Wilson's representation of "Sufis" in this section appears largely based on Idries Shah's representation of Sufis from his books. Peter Lamborn Wilson (Hakim Bey) was highly critical of Shah's portrayal of Sufis effectively saying that it wasn't genuine, that he had mixed it up with a lot of his own colorful fabrications.

I have to wonder if RAW knew he presented only one picture of Sufism because twice he refers to them as "The Sufis..." (p. 100 - 101) when he could just as easily have said "Sufis ..." "The Sufis" is the title of Shah's major work on Sufism so when RAW writes "The Sufis..." he refers to the book perhaps moreso than to the general field of Sufism, maybe. "The Sufis' is the book I mentioned to Bey that drew forth his criticism. It's been suggested that RAW's knowledge of Sufism went no further than Shah's imaginative accounts, but this appears factually wrong, to me. Don't be fooled by appearances. The first time I heard RAW speak in the flesh, he was introduced by Lamborn Wilson.

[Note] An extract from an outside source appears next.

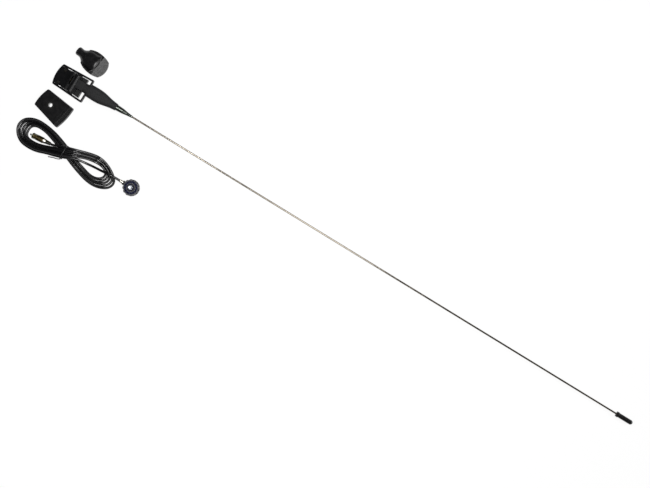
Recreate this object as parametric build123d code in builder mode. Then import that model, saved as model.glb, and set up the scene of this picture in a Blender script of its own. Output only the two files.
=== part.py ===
from build123d import *
import math
import os

os.makedirs("parts", exist_ok=True)

# Driving dimensions, millimetres and degrees. The origin is the roof hole's axis at the foot's base.
foot_rear_x, foot_front_x = -18.0, 38.2
foot_axis_y = -2.8
foot_rear_w, foot_front_w = 36.8, 42.0
foot_bow = 3.4
corner_r = 2.6
ring_wall, ring_h, ring_draft = 3.4, 4.6, 3.0
rail_h = 2.0
rail_spans = [(-16.0, -8.0), (9.0, 18.0)]
block_gap = 0.8
block_front_x, deck_h = 30.0, 9.8
block_rear_h = 6.5

hinge_x, hinge_z = 14.5, 12.5
lug_r = 8.0
eye_r, eye_w, eye_bush_r = 7.0, 14.0, 4.0
slot_low_y, slot_high_y = -7.9, 7.3
slot_floor_z = 3.2
screw_d, pin_clearance = 5.0, 0.05
head_seat_y, head_r, head_h, head_bore_r = 9.2, 4.4, 2.4, 4.8
nut_seat_y, nut_flat_r, nut_bore_r, nut_t = -12.9, 4.0, 4.3, 3.6
lock_r, lock_t = 4.1, 0.9
washer_r, washer_t = 6.2, 0.8
socket_r, socket_bore_r, socket_h = 5.0, 2.5, 9.0
boss_x, boss_l, boss_w = 0.5, 15.4, 26.0
block_screw_x, block_screw_y, block_screw_r = -9.5, 11.0, 1.6
block_head_z, block_head_r, block_head_h, block_head_bore_r = 6.6, 3.1, 2.0, 3.3
leaf_t, leaf_w = 0.5, 5.0

neck_low, neck_high = -5.4, 5.8
cone_start, cone_end, ferrule_end = 17.5, 77.0, 106.0
stub_end, stub_r = 32.0, 4.2
spigot_r, spigot_start = 3.5, 64.0
rod_d = 2.8
tip_start, tip_end = 1011.5, 1041.7
tip_r, tip_bore_l = 3.8, 22.0
collar_r, collar_l = 4.4, 4.6

pad_x, pad_y, pad_turn = 4.3, -52.9, -11.4
pad_l, pad_rear_w, pad_front_w = 51.0, 33.4, 41.0
pad_bow = 2.0
pad_rear_h, pad_front_h, pad_bevel_x = 9.0, 11.8, 21.0
pad_hole_x = -5.2
pad_boss_r, pad_boss_h = 6.4, 1.9
rib_r, rib_t, rib_h = 15.6, 1.4, 3.3
bush_r, bush_bore_r = 4.4, 3.3

cap_x, cap_y, cap_turn = -10.8, 45.8, -7.0
cap_wall = 1.8
flange_h, flange_end_h = 7.0, 3.0
dome_end_x, flange_end_x = 41.5, 56.6
corner_x, corner_y = 51.6, 14.8

fitting_x, fitting_y = 177.2, -97.2
fitting_r, fitting_h = 13.5, 10.0
fitting_floor, groove_depth = 1.6, 1.0
claw_outer_r, claw_inner_r, claw_t, tooth_h = 11.0, 7.2, 1.2, 1.5
insulator_r, insulator_lip_r, insulator_lip_h = 5.4, 6.6, 0.8
stud_d, stud_root_d, stud_top = 5.9, 6.4, 27.5
nut_h, nut_half_w = 2.6, 4.8
lead_y, lead_z = -96.8, 6.0
gland_l, gland_flange_r, gland_r = 6.2, 3.2, 2.7

plug_x, plug_y, plug_turn = -5.6, -108.3, 5.4
plug_r, barrel_r = 4.75, 4.5
pin_r, pin_l = 1.35, 14.0
insulator_start, nose_r, core_r = 3.6, 3.6, 4.1
shell_start, shell_end, crimp_end, sleeve_end = 5.0, 24.0, 28.0, 36.5
crimp_r, sleeve_r = 4.3, 3.5

lead_d = 4.0
pass_h, leg_h, fan_h, lower_pass_h = 16.0, 8.4, 6.0, 9.0
tie_x, tie_w, tie_t = 55.0, 3.4, 0.6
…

p.100 "... if he had finally arrived at the bottom of the heap in America, the True Failure, (Americanus Nondesirabilis)." I love the irony of writing this on the 4th of July. That whole paragraph is loaded with qabala and alchemical metaphor - superficially it reads like he's lamenting the tragedy of his plight while looked at another way, he's delivering esoteric instruction related to the Fool (tarot) and Crowley's "sexual yoga," explicitly mentioned in the next paragraph). It also relates to the opening graffiti quote of this section: "A man without God is like a fish without a bicycle."

Dustin said...

I've often wondered about the details of the conversation with Parcival. How much information was transmitted for RAW to later be able to try to find him again? I, also, wonder how many groups RAW was associated with during the era chronicled in CT. Sufi connections?

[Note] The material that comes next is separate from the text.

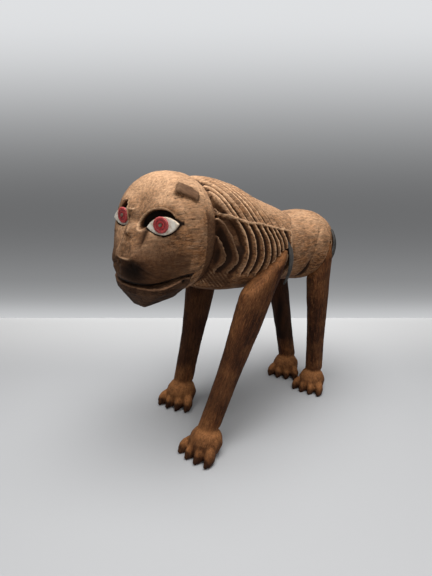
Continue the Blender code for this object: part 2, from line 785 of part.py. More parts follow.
for side, word in ((1, "left"), (-1, "right")):
    frame = eye_frame(side)
    seat = place(word + "_eye_seat", almond_solid(word + "_eye_seat", frame, -EYE_WHITE_SEAT - TOUCH_GAP,
                                                  EYE_SEAT_REACH, TOUCH_GAP, EYE_SEAT_FLARE))
    hollow = place(word + "_eye_hollow", ball(word + "_eye_hollow", (0, 0, 0), EYE_HOLLOW_SIZE, 12, 8))
    over = Vector((-side * EYE_HOLLOW_AT[0], EYE_HOLLOW_AT[1], EYE_HOLLOW_AT[2])) * SHARE
    hollow.matrix_world = frame @ Matrix.Translation(over)
    pinned = frame @ Matrix.Translation(Vector((-side * DISC_INWARD[side], 0.0, DISC_RISE)) * SHARE)
    drill = place(word + "_pin_drill", round_bar(word + "_pin_drill", pinned, -PIN_DEPTH, PIN_DRILL_REACH,
                                                 EYE_PIN_DIAMETER + 2.0 * TOUCH_GAP, PIN_SIDES))
    for cutter in (hollow, seat, drill):
        combine(body, cutter, "DIFFERENCE")
    inlay = almond_solid(word + "_eye_white", frame, -EYE_WHITE_SEAT, EYE_LIFT)
    white = place(word + "_eye_white", inlay, eye_white)
    combine(white, drill, "DIFFERENCE")
    disc_back = EYE_LIFT + TOUCH_GAP
    disc_front = disc_back + EYE_DISC_THICKNESS
    disc = place(word + "_eye_disc", round_bar(word + "_eye_disc", pinned, disc_back, disc_front,
                                               EYE_DISC_DIAMETER, DISC_SIDES), eye_red)
    step = disc.modifiers.new("Rounded rim", "BEVEL")
    step.width = EYE_DISC_BEVEL
    step.segments = 1
    combine(disc, drill, "DIFFERENCE")
    shank = round_bar(word + "_eye_pin", pinned, -PIN_DEPTH + TOUCH_GAP, disc_front + EYE_PIN_HEAD,
                      EYE_PIN_DIAMETER, PIN_SIDES)
    place(word + "_eye_pin", shank, pin_metal)


# Plates: thin crescents that stand upright behind the top of each leg


def plate_rings(middle, half_height, width, curl, grow=0.0):
    """Small rectangular sections from the lower point of the crescent to the upper one."""
    side = math.copysign(1.0, middle[0])
    wide = Vector((-side * math.sin(PLATE_TURN), math.cos(PLATE_TURN), 0.0))
    out = Vector((side * math.cos(PLATE_TURN), math.sin(PLATE_TURN), 0.0))
    rings = []
    for k in range(PLATE_ROWS + 1):
        v = -1.0 + 2.0 * k / PLATE_ROWS
        spot = (Vector(middle) + Vector((0, 0, v * half_height)) - out * (curl * v * v)) * SHARE
        share = PLATE_POINT + (1.0 - PLATE_POINT) * (1.0 - v * v) ** PLATE_FULLNESS
        half = 0.5 * width * share * SHARE + grow
        thick = 0.5 * PLATE_THICKNESS + grow
        lift = Vector((0, 0, math.copysign(grow, v))) if k in (0, PLATE_ROWS) else Vector((0, 0, 0))
        rings.append([spot + lift + wide * a * half + out * b * thick
                      for a, b in PLATE_SECTION])
    return rings


for name, shape in PLATES.items():
    place(name + "_plate", loft(name + "_plate", plate_rings(*shape)), grey_plate)
    seat = loft(name + "_plate_seat", plate_rings(*shape, PLATE_CLEARANCE))
    combine(body, place(name + "_plate_seat", seat), "DIFFERENCE")

# Bring the origin under the middle of the lion
for thing in (*lion.objects, *guides.objects):
    thing.location -= Vector((*ORIGIN_AT, 0.0)) * SHARE
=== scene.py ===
import math

import bpy
import numpy as np
from mathutils import Matrix, Vector, noise


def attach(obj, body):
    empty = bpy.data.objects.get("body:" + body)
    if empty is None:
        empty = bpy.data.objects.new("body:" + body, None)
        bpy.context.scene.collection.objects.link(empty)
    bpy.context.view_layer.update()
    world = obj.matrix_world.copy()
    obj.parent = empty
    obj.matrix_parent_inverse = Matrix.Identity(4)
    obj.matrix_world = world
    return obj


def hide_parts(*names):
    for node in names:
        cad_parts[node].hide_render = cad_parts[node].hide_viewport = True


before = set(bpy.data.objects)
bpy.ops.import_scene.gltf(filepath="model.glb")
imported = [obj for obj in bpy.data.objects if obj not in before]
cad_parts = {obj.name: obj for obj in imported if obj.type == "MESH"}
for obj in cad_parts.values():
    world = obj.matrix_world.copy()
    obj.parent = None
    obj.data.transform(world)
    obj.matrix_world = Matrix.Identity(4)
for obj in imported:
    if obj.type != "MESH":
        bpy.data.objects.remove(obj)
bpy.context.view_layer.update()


# Carved body
# Head, mane, trunk, ears and tail are cut with a knife from one block of brown wood. The head is scraped
# smooth, the mane is cut in deep grooves with sharp crests, and the dry wood is dusty and painted lighter
# above, as top light, with painted shade below and in the grooves.

MM = 0.001
BODY_FACE = 1.27
MERGE_WITHIN = 0.01
MIDDLE = np.array((0.74, 10.86, 0.0))


def fine_copy(node, name, face):
    """A closed copy that stands for a part, divided evenly into faces of this many millimetres."""
    piece = bpy.data.objects.new(name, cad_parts[node].data.copy())
    bpy.context.collection.objects.link(piece)
    bpy.ops.object.select_all(action="DESELECT")
    bpy.context.view_layer.objects.active = piece
    piece.select_set(True)
    bpy.ops.object.mode_set(mode="EDIT")
    bpy.ops.mesh.select_all(action="SELECT")
    bpy.ops.mesh.remove_doubles(threshold=MERGE_WITHIN * MM)
    bpy.ops.object.mode_set(mode="OBJECT")
    even = piece.modifiers.new("Even faces", "REMESH")
    even.mode = "VOXEL"
    even.voxel_size = face * MM
    bpy.ops.object.modifier_apply(modifier=even.name)
    piece.data.materials.clear()
    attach(piece, "root")
    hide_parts(node)
    return piece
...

My perspective of the Sufi current is colored by an early interest in Master Fard Muhammad, and the doctrines passed through the Moorish Science Temple, Nation of Islam, and the Five Percenters. They all propagate the meme of an inner divinity as oppose to an external entity.

I've not tried rituals focused on Sirius during the Dog Days. While participating in a CT reading group, sounds like great fun!

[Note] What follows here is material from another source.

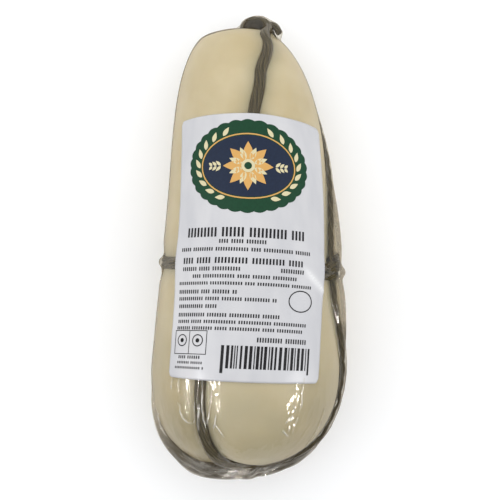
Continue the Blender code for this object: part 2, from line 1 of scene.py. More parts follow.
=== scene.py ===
"""Looks of a vacuum-packed provola: a pear-shaped cheese in a cord harness, clear film and a paper label.

Metres, +Z up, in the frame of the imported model: +Y runs from the cheese's round foot to its tied head, +X is
its right side, and the label looks up. A place on the cheese is given by its distance along the surface from
the foot (reach) and its angle round the long axis (angle), 0 at the front and a quarter turn at the right.
"""

from __future__ import annotations

import logging
import math
import random
from dataclasses import dataclass, field
from enum import Enum
from functools import cached_property, partial
from typing import Any, Callable, Sequence

import bmesh
import bpy
import numpy as np
from bpy.types import Material, Mesh, Node, NodeSocket, NodeTree, Object
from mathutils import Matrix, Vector, kdtree, noise

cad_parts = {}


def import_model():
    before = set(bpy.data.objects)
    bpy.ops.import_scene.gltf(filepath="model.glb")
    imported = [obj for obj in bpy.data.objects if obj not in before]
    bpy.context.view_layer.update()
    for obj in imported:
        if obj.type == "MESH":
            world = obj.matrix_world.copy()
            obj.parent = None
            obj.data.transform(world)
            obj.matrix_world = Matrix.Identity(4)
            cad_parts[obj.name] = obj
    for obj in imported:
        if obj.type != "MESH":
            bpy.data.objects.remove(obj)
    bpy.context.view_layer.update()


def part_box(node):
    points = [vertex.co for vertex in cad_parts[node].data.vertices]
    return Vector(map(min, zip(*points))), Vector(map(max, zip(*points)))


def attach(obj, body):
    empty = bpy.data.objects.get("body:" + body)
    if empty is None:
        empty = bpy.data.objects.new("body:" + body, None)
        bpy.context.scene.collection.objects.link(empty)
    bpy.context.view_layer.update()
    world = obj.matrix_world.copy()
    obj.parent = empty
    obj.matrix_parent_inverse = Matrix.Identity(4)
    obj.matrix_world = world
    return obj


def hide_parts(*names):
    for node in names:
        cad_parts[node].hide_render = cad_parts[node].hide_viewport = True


log = logging.getLogger("provola")

BODY = "root"
MM = 0.001
Array = np.ndarray
Pair = tuple[float, float]
Triple = tuple[float, float, float]
Turns = tuple[Triple, ...]
Outline = list[Pair]
Bars = list[tuple[float, float, float, float]]
Inputs = dict[str | int, Any] | tuple[Any, ...]
Near = list[tuple[Array, Array]]


# --- Small helpers ---


def smooth(value: Array | float) -> Array | float:
    """0 below 0, 1 above 1, with a smooth rise between."""
    t = np.clip(value, 0.0, 1.0)
    return t * t * (3.0 - 2.0 * t)


def unit(vectors: Array) -> Array:
    """Vectors of length 1 along the last axis."""
    return vectors / np.maximum(np.linalg.norm(vectors, axis=-1, keepdims=True), 1e-12)


def linear(colour: str, alpha: float = 1.0) -> tuple[float, float, float, float]:
    """The linear colour of an sRGB hex value.

    Args:
        colour: Six hex digits after a hash sign.
        alpha: The colour's opacity.

    Returns:
        Red, green, blue and alpha, as a shader's socket takes them.
    """
    parts = [int(colour[k:k + 2], 16) / 255.0 for k in (1, 3, 5)]
    red, green, blue = (c / 12.92 if c <= 0.04045 else ((c + 0.055) / 1.055) ** 2.4 for c in parts)
    return red, green, blue, alpha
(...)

Cleveland Okie (Tom Jackson) said...

This seems like an opportune time to point to one of my favorite contact with higher intelligence stories, the one from Nick Herbert:

http://quantumtantra.blogspot.com/2012/01/nick-meets-galactic-telepaths.html

Oz Fritz said...

For contact I've been listening to Stockhausen's Kontakte:

https://www.youtube.com/watch?v=cjKVJ2z66fk

Eric Wagner said...

Rafi Zabor also criticizes Idries Shah's writings on the Sufis. I have become more and more interested in Sufi thought over the past eleven years, especially Ibn 'Arabi.

On July 23, 1985, I visited Ingolstadt. On July 23, 1989, I took a Ulysses walking tour in Dublin. In 2009 I got David Thomson's Have You Seen, which has 1000 one page movie essays. I decided to watch as many of those films as I could, watching them mostly in chronological order. I've reached 2004, and I hope to finish around July 23, 2016. (I still have 141 movies I haven't seen which Netflix doesn't have on DVD.)